Zaman nehir üstünde bir farklı akardı. Nehrin kıyıları boyunca yaşam tarih ve ilerlemenin belirlediği düz çizgide ilerlerken, Yangtze hep döngülerle biçimlendi. Ve her yıl, geçmişin her iki türlüsü -hem doğanın, hem insanın geçmişi- Beyaz Turna Sırtı’nda kesişti. Nehir geri çekiliyor, sözcükler beliriyor, mesajlarla tarihler kayanın üstünde sıra sıra diziliyordu. Ardından baharda karlar eriyince sular yükseliyor ve onca yıllık tarih bir kez daha nehrin suları altında kayboluyordu.

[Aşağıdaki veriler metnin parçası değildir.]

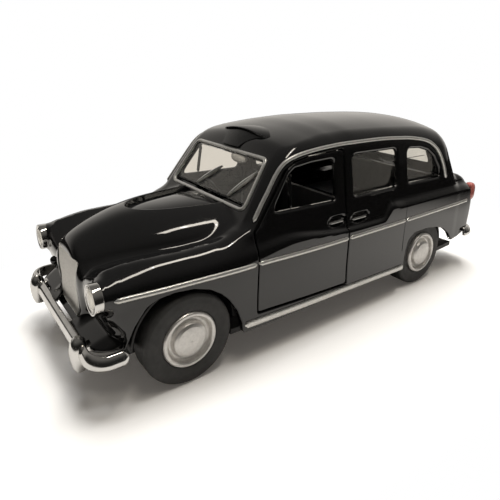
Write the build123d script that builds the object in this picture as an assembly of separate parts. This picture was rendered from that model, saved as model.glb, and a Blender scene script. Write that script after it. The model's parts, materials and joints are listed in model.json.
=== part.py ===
from build123d import *
import math
import os

# Toy taxi cab, millimetres. +X is forward, +Y is the cab's left, +Z is up.
# The origin is on the ground under the middle of the bounding box.

# Wheels and stance
BODY_HALF_WIDTH = 22.6
WHEELBASE = 73.7
FRONT_AXLE_X = 40.3
REAR_AXLE_X = FRONT_AXLE_X - WHEELBASE
TYRE_RADIUS = 9.4
TYRE_WIDTH = 6.2
TYRE_FACE_Y = BODY_HALF_WIDTH - 0.8
TYRE_SHOULDER = 1.4
HUB_RADIUS = 5.7
HUB_SEAT_CLEARANCE = 0.04
HUB_DISC = 2.4
HUB_RING = 1.1
HUB_GROOVE_DEPTH = 0.7
HUB_CAP_RADIUS = 3.4
HUB_CAP_RISE = 0.7
AXLE_RADIUS = 1.0
AXLE_BORE_CLEARANCE = 0.06
AXLE_END_Y = TYRE_FACE_Y - HUB_DISC
WELL_CLEARANCE = 0.2

# Cast body
WALL = 1.2
BODY_FRONT_X = 56.1
BODY_REAR_X = -58.6
SKIRT_Z = 6.6
SILL_TUCK = 0.7
FLANK_BULGE_Z = 11.3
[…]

Şimdi baraj kapalı. Yangtze artık eskiden indiği düzeye çekilmiyor. Baraj gölünün yükselen sularından korunmak için Fuling çevresi, uzunluğu 4 kilometreyi aşan, neredeyse 60 metre yüksekliğinde bir setle kuşatılmış. Beyaz Turna Sırtı Müzesi, bu devasa beton setin bir yanında. Bugün Huang Dejian beni, lombozların suyun altındaki sırta baktığı sualtı izleme galerisine götürüyor. Rüya gibi bir manzara: Bir zamanlar yürüdüğüm yerleri, dokunduğum oymaları seçiyorum. Ama tanıdık sözcükler bile yeni bir anlama bürünmüş sanki. “Nehrin Ortasındaki Sütun Kaya” veya “Sonsuzluğa Akan Nehir” vb… Artık 40 metre aşağıda kalmış bu yazıtların bir önemi var mı?